-- start Data excerpt --

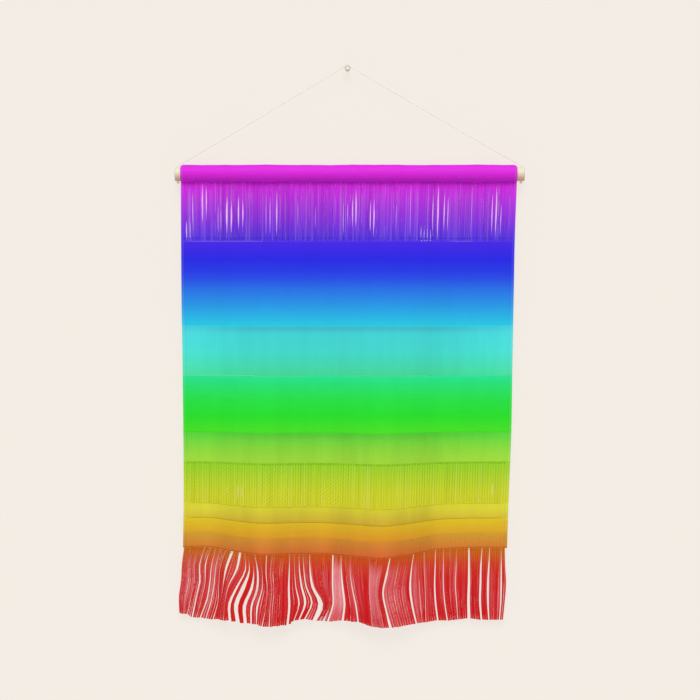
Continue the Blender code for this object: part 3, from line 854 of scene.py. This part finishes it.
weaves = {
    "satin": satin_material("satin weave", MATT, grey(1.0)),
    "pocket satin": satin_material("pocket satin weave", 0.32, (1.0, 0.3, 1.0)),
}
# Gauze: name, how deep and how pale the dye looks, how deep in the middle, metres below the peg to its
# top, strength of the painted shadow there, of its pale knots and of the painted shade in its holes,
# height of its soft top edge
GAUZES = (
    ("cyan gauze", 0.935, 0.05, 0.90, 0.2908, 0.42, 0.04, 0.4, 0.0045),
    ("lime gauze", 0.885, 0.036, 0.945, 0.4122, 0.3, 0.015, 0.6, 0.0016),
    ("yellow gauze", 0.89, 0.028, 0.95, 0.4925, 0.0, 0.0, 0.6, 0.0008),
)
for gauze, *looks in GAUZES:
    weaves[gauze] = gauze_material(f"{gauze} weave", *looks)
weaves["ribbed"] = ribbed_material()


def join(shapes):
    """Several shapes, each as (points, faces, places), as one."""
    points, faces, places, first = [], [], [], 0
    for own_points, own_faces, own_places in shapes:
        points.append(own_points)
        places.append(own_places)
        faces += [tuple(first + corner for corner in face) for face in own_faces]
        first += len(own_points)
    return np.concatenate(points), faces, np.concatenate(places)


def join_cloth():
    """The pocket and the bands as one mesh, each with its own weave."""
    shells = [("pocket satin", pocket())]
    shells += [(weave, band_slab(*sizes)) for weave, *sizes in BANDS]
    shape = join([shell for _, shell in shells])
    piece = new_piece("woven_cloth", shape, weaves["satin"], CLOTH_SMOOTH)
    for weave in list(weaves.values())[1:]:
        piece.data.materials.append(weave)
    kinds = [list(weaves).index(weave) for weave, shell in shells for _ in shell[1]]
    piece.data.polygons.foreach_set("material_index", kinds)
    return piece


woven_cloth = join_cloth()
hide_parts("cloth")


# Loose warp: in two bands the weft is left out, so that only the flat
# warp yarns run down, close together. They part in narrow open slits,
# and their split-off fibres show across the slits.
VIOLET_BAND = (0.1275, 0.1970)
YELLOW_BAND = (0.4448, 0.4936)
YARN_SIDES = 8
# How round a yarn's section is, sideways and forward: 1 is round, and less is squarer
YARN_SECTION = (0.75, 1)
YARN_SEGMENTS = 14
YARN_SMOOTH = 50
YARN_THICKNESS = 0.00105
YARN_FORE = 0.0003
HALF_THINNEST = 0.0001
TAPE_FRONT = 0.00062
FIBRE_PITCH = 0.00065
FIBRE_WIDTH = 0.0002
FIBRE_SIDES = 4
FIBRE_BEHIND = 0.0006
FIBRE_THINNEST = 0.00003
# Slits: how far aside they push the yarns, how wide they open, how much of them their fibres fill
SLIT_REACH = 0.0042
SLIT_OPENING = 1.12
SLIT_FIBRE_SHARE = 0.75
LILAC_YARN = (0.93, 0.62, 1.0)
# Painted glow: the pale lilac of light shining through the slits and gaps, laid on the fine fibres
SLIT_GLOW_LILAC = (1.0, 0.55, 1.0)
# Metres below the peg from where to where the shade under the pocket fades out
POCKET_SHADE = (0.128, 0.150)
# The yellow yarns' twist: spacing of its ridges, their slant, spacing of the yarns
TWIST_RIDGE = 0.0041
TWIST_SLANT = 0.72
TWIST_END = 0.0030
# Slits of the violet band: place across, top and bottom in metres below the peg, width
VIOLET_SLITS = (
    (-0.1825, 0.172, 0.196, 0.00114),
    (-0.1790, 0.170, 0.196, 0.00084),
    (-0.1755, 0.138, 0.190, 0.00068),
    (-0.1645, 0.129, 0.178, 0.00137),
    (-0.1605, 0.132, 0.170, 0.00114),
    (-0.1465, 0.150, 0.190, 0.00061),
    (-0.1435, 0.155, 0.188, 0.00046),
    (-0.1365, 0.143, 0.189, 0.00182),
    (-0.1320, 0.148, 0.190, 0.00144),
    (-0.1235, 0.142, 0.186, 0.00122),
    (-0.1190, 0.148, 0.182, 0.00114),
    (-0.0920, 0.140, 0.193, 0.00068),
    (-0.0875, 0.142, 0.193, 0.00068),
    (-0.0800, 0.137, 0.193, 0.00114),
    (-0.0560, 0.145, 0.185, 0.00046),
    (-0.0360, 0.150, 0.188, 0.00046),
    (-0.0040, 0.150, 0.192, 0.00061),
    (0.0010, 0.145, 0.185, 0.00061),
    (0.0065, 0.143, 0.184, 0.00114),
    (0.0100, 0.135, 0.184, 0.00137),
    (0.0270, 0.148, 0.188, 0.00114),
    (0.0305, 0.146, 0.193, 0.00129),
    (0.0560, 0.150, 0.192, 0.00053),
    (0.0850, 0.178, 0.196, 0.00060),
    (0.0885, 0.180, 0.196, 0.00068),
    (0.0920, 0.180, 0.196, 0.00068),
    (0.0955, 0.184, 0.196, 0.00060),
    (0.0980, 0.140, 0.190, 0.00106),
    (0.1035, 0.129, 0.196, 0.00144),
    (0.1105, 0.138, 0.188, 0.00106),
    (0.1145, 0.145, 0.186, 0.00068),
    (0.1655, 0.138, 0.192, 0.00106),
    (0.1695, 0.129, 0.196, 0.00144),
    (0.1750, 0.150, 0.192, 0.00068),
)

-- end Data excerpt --

**Task**
Emit the full listing verbatim.

**Response below**
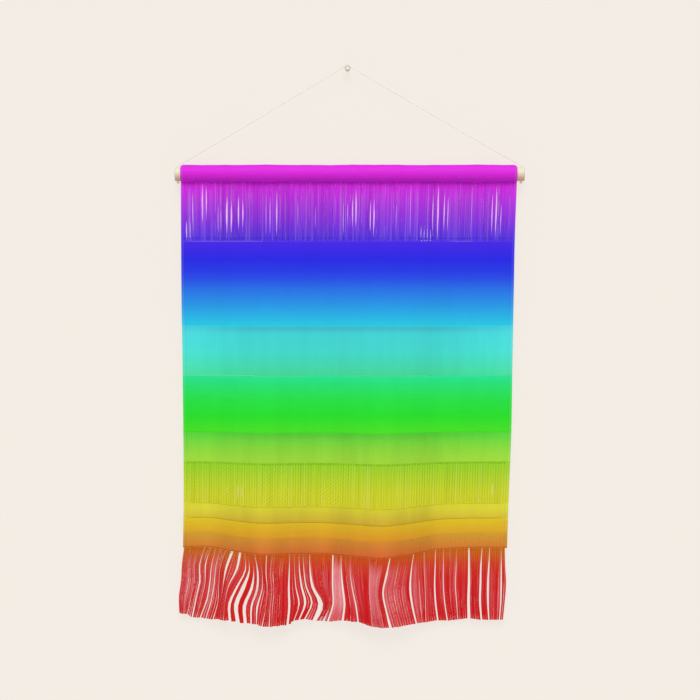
Continue the Blender code for this object: part 3, from line 854 of scene.py. This part finishes it.
weaves = {
    "satin": satin_material("satin weave", MATT, grey(1.0)),
    "pocket satin": satin_material("pocket satin weave", 0.32, (1.0, 0.3, 1.0)),
}
# Gauze: name, how deep and how pale the dye looks, how deep in the middle, metres below the peg to its
# top, strength of the painted shadow there, of its pale knots and of the painted shade in its holes,
# height of its soft top edge
GAUZES = (
    ("cyan gauze", 0.935, 0.05, 0.90, 0.2908, 0.42, 0.04, 0.4, 0.0045),
    ("lime gauze", 0.885, 0.036, 0.945, 0.4122, 0.3, 0.015, 0.6, 0.0016),
    ("yellow gauze", 0.89, 0.028, 0.95, 0.4925, 0.0, 0.0, 0.6, 0.0008),
)
for gauze, *looks in GAUZES:
    weaves[gauze] = gauze_material(f"{gauze} weave", *looks)
weaves["ribbed"] = ribbed_material()


def join(shapes):
    """Several shapes, each as (points, faces, places), as one."""
    points, faces, places, first = [], [], [], 0
    for own_points, own_faces, own_places in shapes:
        points.append(own_points)
        places.append(own_places)
        faces += [tuple(first + corner for corner in face) for face in own_faces]
        first += len(own_points)
    return np.concatenate(points), faces, np.concatenate(places)


def join_cloth():
    """The pocket and the bands as one mesh, each with its own weave."""
    shells = [("pocket satin", pocket())]
    shells += [(weave, band_slab(*sizes)) for weave, *sizes in BANDS]
    shape = join([shell for _, shell in shells])
    piece = new_piece("woven_cloth", shape, weaves["satin"], CLOTH_SMOOTH)
    for weave in list(weaves.values())[1:]:
        piece.data.materials.append(weave)
    kinds = [list(weaves).index(weave) for weave, shell in shells for _ in shell[1]]
    piece.data.polygons.foreach_set("material_index", kinds)
    return piece


woven_cloth = join_cloth()
hide_parts("cloth")


# Loose warp: in two bands the weft is left out, so that only the flat
# warp yarns run down, close together. They part in narrow open slits,
# and their split-off fibres show across the slits.
VIOLET_BAND = (0.1275, 0.1970)
YELLOW_BAND = (0.4448, 0.4936)
YARN_SIDES = 8
# How round a yarn's section is, sideways and forward: 1 is round, and less is squarer
YARN_SECTION = (0.75, 1)
YARN_SEGMENTS = 14
YARN_SMOOTH = 50
YARN_THICKNESS = 0.00105
YARN_FORE = 0.0003
HALF_THINNEST = 0.0001
TAPE_FRONT = 0.00062
FIBRE_PITCH = 0.00065
FIBRE_WIDTH = 0.0002
FIBRE_SIDES = 4
FIBRE_BEHIND = 0.0006
FIBRE_THINNEST = 0.00003
# Slits: how far aside they push the yarns, how wide they open, how much of them their fibres fill
SLIT_REACH = 0.0042
SLIT_OPENING = 1.12
SLIT_FIBRE_SHARE = 0.75
LILAC_YARN = (0.93, 0.62, 1.0)
# Painted glow: the pale lilac of light shining through the slits and gaps, laid on the fine fibres
SLIT_GLOW_LILAC = (1.0, 0.55, 1.0)
# Metres below the peg from where to where the shade under the pocket fades out
POCKET_SHADE = (0.128, 0.150)
# The yellow yarns' twist: spacing of its ridges, their slant, spacing of the yarns
TWIST_RIDGE = 0.0041
TWIST_SLANT = 0.72
TWIST_END = 0.0030
# Slits of the violet band: place across, top and bottom in metres below the peg, width
VIOLET_SLITS = (
    (-0.1825, 0.172, 0.196, 0.00114),
    (-0.1790, 0.170, 0.196, 0.00084),
    (-0.1755, 0.138, 0.190, 0.00068),
    (-0.1645, 0.129, 0.178, 0.00137),
    (-0.1605, 0.132, 0.170, 0.00114),
    (-0.1465, 0.150, 0.190, 0.00061),
    (-0.1435, 0.155, 0.188, 0.00046),
    (-0.1365, 0.143, 0.189, 0.00182),
    (-0.1320, 0.148, 0.190, 0.00144),
    (-0.1235, 0.142, 0.186, 0.00122),
    (-0.1190, 0.148, 0.182, 0.00114),
    (-0.0920, 0.140, 0.193, 0.00068),
    (-0.0875, 0.142, 0.193, 0.00068),
    (-0.0800, 0.137, 0.193, 0.00114),
    (-0.0560, 0.145, 0.185, 0.00046),
    (-0.0360, 0.150, 0.188, 0.00046),
    (-0.0040, 0.150, 0.192, 0.00061),
    (0.0010, 0.145, 0.185, 0.00061),
    (0.0065, 0.143, 0.184, 0.00114),
    (0.0100, 0.135, 0.184, 0.00137),
    (0.0270, 0.148, 0.188, 0.00114),
    (0.0305, 0.146, 0.193, 0.00129),
    (0.0560, 0.150, 0.192, 0.00053),
    (0.0850, 0.178, 0.196, 0.00060),
    (0.0885, 0.180, 0.196, 0.00068),
    (0.0920, 0.180, 0.196, 0.00068),
    (0.0955, 0.184, 0.196, 0.00060),
    (0.0980, 0.140, 0.190, 0.00106),
    (0.1035, 0.129, 0.196, 0.00144),
    (0.1105, 0.138, 0.188, 0.00106),
    (0.1145, 0.145, 0.186, 0.00068),
    (0.1655, 0.138, 0.192, 0.00106),
    (0.1695, 0.129, 0.196, 0.00144),
    (0.1750, 0.150, 0.192, 0.00068),
)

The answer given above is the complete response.